# [YOUR TASK]
The listing below is to be output in its exact form.
┄┄┄┄┄┄┄┄┄┄
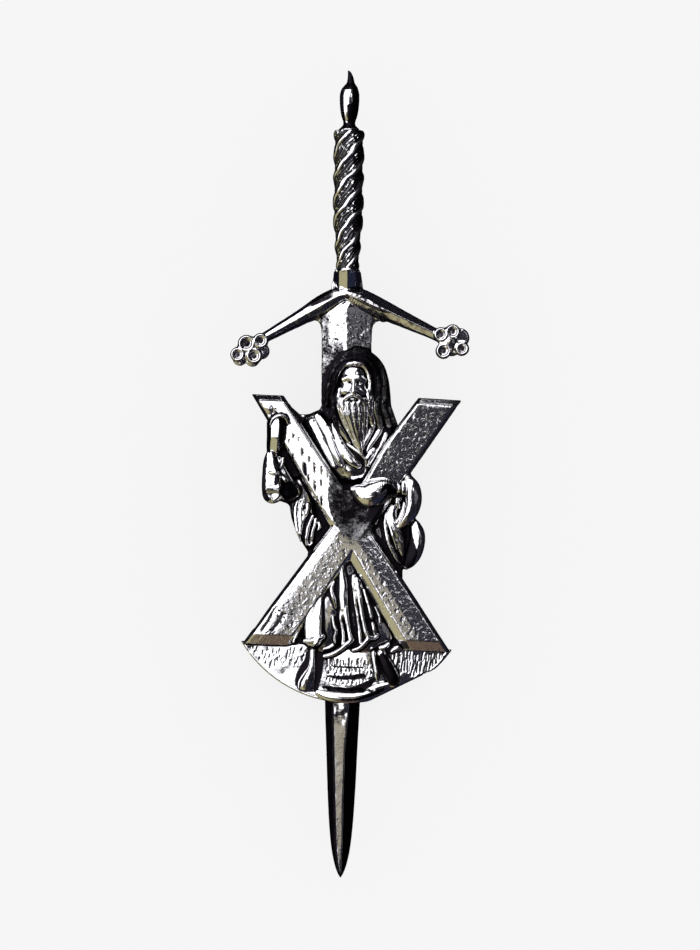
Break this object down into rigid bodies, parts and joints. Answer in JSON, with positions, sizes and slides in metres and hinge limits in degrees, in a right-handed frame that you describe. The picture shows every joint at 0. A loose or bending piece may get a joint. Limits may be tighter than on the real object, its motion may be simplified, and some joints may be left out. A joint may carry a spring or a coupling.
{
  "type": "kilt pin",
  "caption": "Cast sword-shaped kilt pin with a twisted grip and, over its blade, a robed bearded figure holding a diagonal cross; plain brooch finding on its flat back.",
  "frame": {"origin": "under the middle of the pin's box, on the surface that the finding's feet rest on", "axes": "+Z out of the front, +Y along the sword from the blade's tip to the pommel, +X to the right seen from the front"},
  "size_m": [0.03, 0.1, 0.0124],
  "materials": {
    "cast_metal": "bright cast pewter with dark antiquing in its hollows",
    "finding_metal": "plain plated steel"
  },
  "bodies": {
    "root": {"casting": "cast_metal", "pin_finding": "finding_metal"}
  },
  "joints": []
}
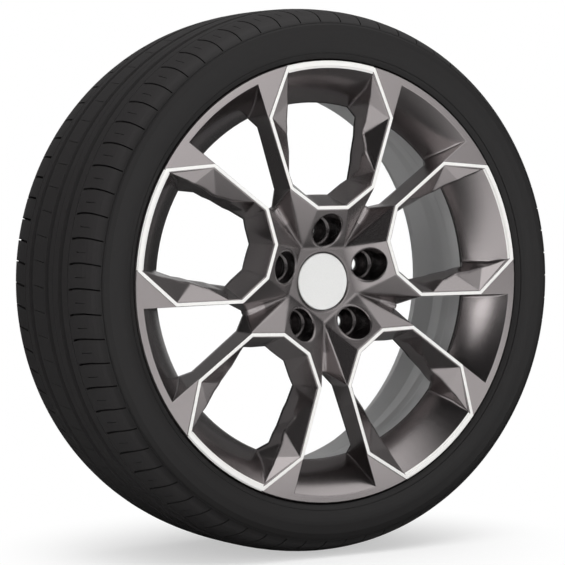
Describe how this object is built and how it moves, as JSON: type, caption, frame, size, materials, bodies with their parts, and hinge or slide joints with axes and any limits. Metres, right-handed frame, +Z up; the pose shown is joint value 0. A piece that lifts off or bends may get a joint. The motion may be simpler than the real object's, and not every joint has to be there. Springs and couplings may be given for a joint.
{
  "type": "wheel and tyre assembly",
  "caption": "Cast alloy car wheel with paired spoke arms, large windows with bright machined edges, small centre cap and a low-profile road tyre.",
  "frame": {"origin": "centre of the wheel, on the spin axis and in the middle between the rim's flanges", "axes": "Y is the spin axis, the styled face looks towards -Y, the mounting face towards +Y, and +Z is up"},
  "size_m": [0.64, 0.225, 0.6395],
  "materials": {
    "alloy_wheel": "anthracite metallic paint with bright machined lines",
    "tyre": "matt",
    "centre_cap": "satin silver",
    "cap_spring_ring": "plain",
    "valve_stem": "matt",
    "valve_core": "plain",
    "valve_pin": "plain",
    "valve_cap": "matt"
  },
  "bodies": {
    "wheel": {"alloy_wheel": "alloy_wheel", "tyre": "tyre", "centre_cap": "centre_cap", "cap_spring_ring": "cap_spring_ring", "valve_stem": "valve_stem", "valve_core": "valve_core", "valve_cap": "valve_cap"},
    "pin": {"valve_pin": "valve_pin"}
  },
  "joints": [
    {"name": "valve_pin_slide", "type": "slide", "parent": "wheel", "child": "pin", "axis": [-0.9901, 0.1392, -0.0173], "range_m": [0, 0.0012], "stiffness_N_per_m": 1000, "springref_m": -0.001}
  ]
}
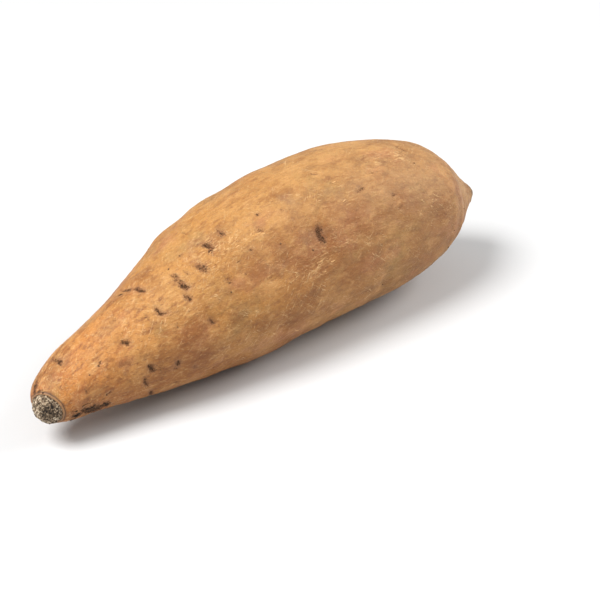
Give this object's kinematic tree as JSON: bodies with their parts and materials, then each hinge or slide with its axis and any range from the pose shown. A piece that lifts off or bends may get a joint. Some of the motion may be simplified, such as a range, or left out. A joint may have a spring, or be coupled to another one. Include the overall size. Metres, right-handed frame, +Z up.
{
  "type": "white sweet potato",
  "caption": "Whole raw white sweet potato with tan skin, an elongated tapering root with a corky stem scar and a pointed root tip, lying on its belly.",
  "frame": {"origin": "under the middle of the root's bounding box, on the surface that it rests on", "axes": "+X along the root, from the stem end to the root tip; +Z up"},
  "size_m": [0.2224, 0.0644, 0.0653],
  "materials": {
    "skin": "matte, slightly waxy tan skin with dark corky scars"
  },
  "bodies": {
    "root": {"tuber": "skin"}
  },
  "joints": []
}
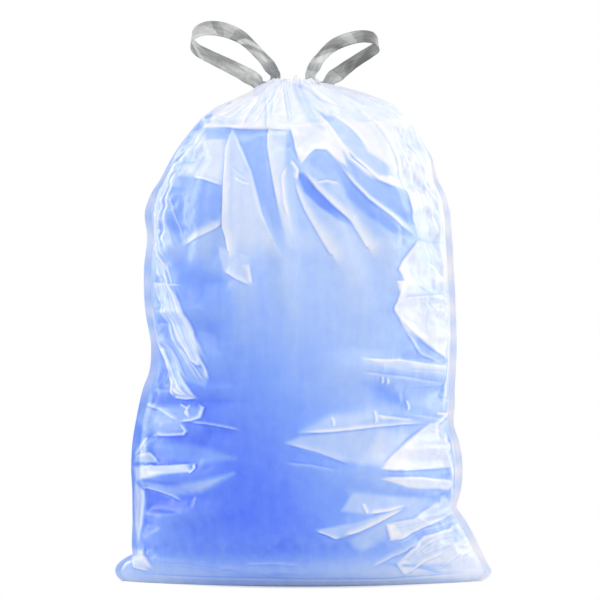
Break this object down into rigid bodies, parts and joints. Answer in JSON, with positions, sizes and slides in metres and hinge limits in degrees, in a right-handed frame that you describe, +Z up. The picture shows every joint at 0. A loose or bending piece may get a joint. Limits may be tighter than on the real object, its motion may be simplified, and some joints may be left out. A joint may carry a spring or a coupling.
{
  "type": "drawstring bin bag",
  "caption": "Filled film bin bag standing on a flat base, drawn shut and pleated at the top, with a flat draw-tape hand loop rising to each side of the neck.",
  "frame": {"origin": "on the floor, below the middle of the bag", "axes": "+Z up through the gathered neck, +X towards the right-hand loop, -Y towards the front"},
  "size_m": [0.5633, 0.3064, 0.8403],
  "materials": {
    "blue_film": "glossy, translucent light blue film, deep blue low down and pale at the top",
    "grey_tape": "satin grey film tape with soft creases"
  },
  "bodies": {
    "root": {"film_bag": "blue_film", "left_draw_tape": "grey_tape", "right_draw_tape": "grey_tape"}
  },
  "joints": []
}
┄┄┄┄┄┄┄┄┄┄
# [SOLUTION TO THE EXERCISE]
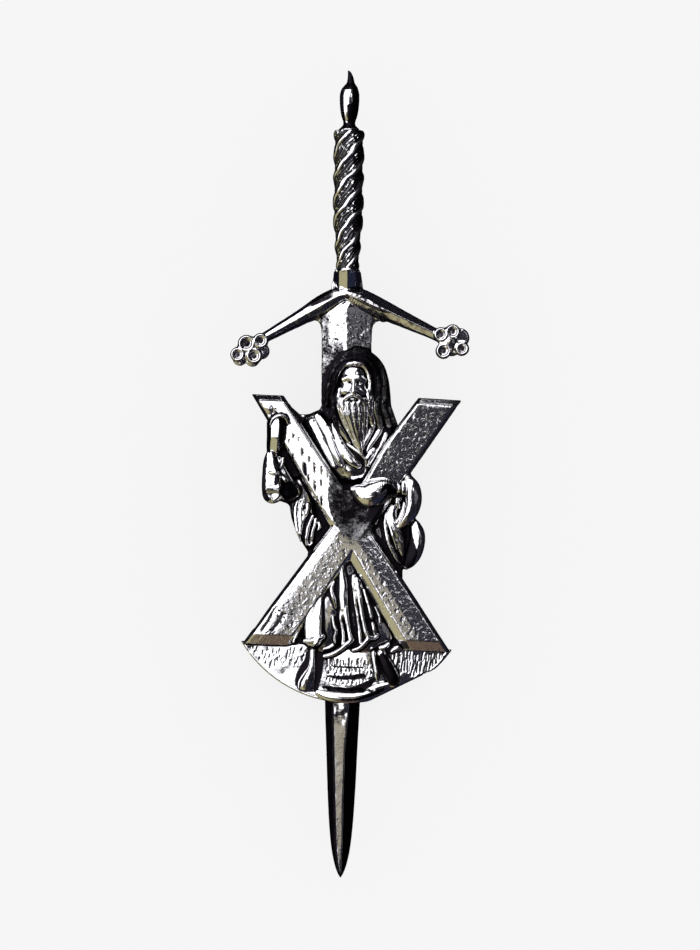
Break this object down into rigid bodies, parts and joints. Answer in JSON, with positions, sizes and slides in metres and hinge limits in degrees, in a right-handed frame that you describe. The picture shows every joint at 0. A loose or bending piece may get a joint. Limits may be tighter than on the real object, its motion may be simplified, and some joints may be left out. A joint may carry a spring or a coupling.
{
  "type": "kilt pin",
  "caption": "Cast sword-shaped kilt pin with a twisted grip and, over its blade, a robed bearded figure holding a diagonal cross; plain brooch finding on its flat back.",
  "frame": {"origin": "under the middle of the pin's box, on the surface that the finding's feet rest on", "axes": "+Z out of the front, +Y along the sword from the blade's tip to the pommel, +X to the right seen from the front"},
  "size_m": [0.03, 0.1, 0.0124],
  "materials": {
    "cast_metal": "bright cast pewter with dark antiquing in its hollows",
    "finding_metal": "plain plated steel"
  },
  "bodies": {
    "root": {"casting": "cast_metal", "pin_finding": "finding_metal"}
  },
  "joints": []
}
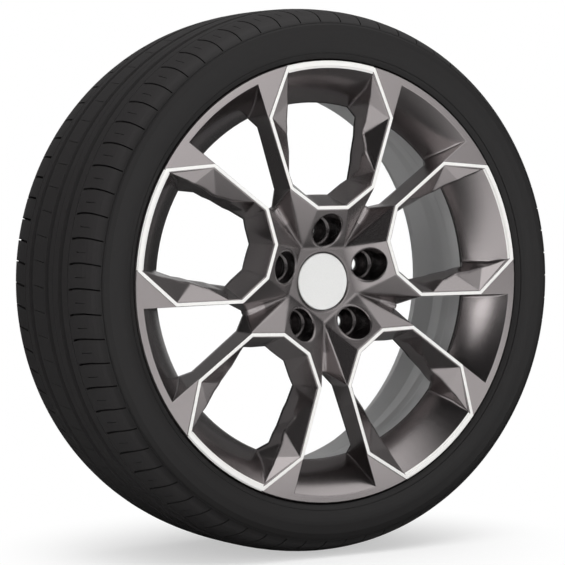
Describe how this object is built and how it moves, as JSON: type, caption, frame, size, materials, bodies with their parts, and hinge or slide joints with axes and any limits. Metres, right-handed frame, +Z up; the pose shown is joint value 0. A piece that lifts off or bends may get a joint. The motion may be simpler than the real object's, and not every joint has to be there. Springs and couplings may be given for a joint.
{
  "type": "wheel and tyre assembly",
  "caption": "Cast alloy car wheel with paired spoke arms, large windows with bright machined edges, small centre cap and a low-profile road tyre.",
  "frame": {"origin": "centre of the wheel, on the spin axis and in the middle between the rim's flanges", "axes": "Y is the spin axis, the styled face looks towards -Y, the mounting face towards +Y, and +Z is up"},
  "size_m": [0.64, 0.225, 0.6395],
  "materials": {
    "alloy_wheel": "anthracite metallic paint with bright machined lines",
    "tyre": "matt",
    "centre_cap": "satin silver",
    "cap_spring_ring": "plain",
    "valve_stem": "matt",
    "valve_core": "plain",
    "valve_pin": "plain",
    "valve_cap": "matt"
  },
  "bodies": {
    "wheel": {"alloy_wheel": "alloy_wheel", "tyre": "tyre", "centre_cap": "centre_cap", "cap_spring_ring": "cap_spring_ring", "valve_stem": "valve_stem", "valve_core": "valve_core", "valve_cap": "valve_cap"},
    "pin": {"valve_pin": "valve_pin"}
  },
  "joints": [
    {"name": "valve_pin_slide", "type": "slide", "parent": "wheel", "child": "pin", "axis": [-0.9901, 0.1392, -0.0173], "range_m": [0, 0.0012], "stiffness_N_per_m": 1000, "springref_m": -0.001}
  ]
}
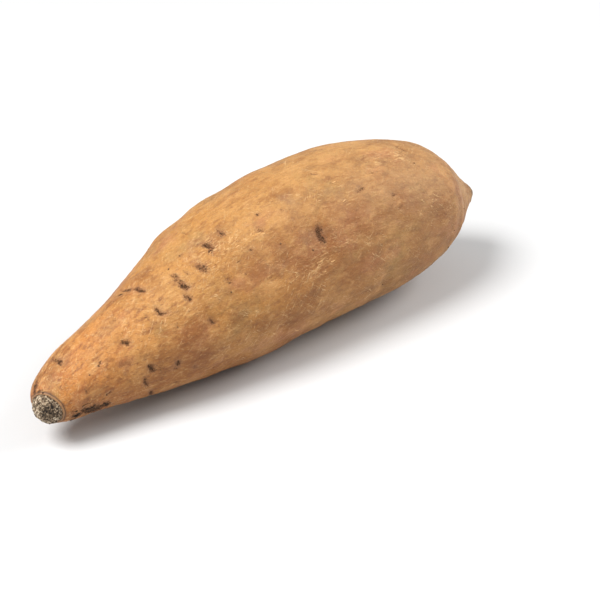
Give this object's kinematic tree as JSON: bodies with their parts and materials, then each hinge or slide with its axis and any range from the pose shown. A piece that lifts off or bends may get a joint. Some of the motion may be simplified, such as a range, or left out. A joint may have a spring, or be coupled to another one. Include the overall size. Metres, right-handed frame, +Z up.
{
  "type": "white sweet potato",
  "caption": "Whole raw white sweet potato with tan skin, an elongated tapering root with a corky stem scar and a pointed root tip, lying on its belly.",
  "frame": {"origin": "under the middle of the root's bounding box, on the surface that it rests on", "axes": "+X along the root, from the stem end to the root tip; +Z up"},
  "size_m": [0.2224, 0.0644, 0.0653],
  "materials": {
    "skin": "matte, slightly waxy tan skin with dark corky scars"
  },
  "bodies": {
    "root": {"tuber": "skin"}
  },
  "joints": []
}
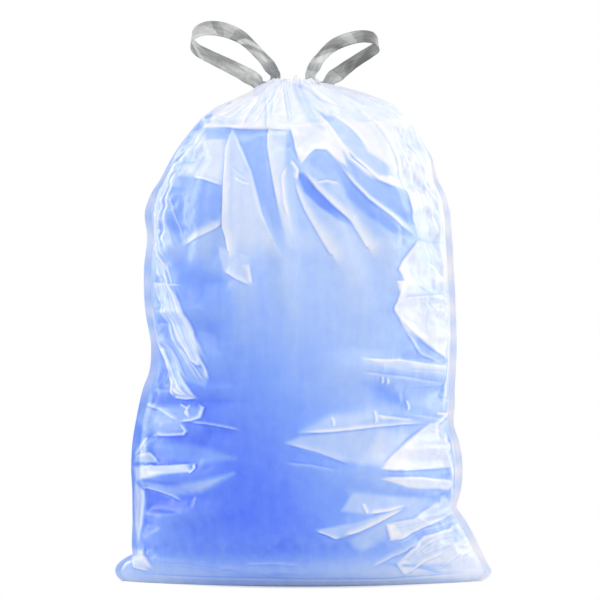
Break this object down into rigid bodies, parts and joints. Answer in JSON, with positions, sizes and slides in metres and hinge limits in degrees, in a right-handed frame that you describe, +Z up. The picture shows every joint at 0. A loose or bending piece may get a joint. Limits may be tighter than on the real object, its motion may be simplified, and some joints may be left out. A joint may carry a spring or a coupling.
{
  "type": "drawstring bin bag",
  "caption": "Filled film bin bag standing on a flat base, drawn shut and pleated at the top, with a flat draw-tape hand loop rising to each side of the neck.",
  "frame": {"origin": "on the floor, below the middle of the bag", "axes": "+Z up through the gathered neck, +X towards the right-hand loop, -Y towards the front"},
  "size_m": [0.5633, 0.3064, 0.8403],
  "materials": {
    "blue_film": "glossy, translucent light blue film, deep blue low down and pale at the top",
    "grey_tape": "satin grey film tape with soft creases"
  },
  "bodies": {
    "root": {"film_bag": "blue_film", "left_draw_tape": "grey_tape", "right_draw_tape": "grey_tape"}
  },
  "joints": []
}